Exercise aim.
Please output exactly the lines of the material from the first through the line containing "Each is an arc", and nothing more.

Data extract.

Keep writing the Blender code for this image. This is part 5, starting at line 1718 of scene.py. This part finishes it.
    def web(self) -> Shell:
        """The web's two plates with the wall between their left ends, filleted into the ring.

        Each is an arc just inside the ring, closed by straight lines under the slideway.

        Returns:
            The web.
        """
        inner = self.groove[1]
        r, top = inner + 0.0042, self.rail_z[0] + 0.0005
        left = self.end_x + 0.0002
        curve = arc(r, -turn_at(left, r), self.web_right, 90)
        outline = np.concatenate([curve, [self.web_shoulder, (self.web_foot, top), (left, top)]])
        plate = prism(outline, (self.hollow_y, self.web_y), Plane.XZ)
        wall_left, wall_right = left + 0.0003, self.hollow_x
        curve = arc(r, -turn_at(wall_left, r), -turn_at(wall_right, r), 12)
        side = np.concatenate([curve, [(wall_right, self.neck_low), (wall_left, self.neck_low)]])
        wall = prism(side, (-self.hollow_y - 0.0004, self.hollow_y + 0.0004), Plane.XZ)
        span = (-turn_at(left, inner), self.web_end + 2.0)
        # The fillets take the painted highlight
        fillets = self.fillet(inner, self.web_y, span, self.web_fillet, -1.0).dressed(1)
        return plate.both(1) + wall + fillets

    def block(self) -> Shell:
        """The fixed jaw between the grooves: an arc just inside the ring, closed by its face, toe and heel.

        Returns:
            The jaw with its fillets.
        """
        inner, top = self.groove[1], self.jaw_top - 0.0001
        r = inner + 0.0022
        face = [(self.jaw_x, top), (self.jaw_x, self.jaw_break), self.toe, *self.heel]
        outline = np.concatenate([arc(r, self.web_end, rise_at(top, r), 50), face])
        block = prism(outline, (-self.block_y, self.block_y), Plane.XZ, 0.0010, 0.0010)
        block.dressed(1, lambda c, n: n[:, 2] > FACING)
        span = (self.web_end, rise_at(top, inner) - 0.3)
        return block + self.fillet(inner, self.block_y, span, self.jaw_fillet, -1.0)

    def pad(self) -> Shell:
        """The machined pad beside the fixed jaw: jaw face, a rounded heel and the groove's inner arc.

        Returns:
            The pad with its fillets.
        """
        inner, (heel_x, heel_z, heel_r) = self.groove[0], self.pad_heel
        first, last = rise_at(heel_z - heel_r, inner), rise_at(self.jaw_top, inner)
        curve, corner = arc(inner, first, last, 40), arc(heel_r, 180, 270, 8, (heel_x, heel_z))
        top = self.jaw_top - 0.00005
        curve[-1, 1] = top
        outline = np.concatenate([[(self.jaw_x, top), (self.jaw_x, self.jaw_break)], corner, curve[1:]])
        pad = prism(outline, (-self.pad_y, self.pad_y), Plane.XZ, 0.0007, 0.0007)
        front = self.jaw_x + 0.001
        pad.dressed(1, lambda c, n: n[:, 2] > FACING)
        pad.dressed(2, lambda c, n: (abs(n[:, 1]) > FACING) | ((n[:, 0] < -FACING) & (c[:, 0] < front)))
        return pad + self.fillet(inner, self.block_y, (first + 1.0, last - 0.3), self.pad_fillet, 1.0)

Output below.
Keep writing the Blender code for this image. This is part 5, starting at line 1718 of scene.py. This part finishes it.
    def web(self) -> Shell:
        """The web's two plates with the wall between their left ends, filleted into the ring.

        Each is an arc just inside the ring, closed by straight lines under the slideway.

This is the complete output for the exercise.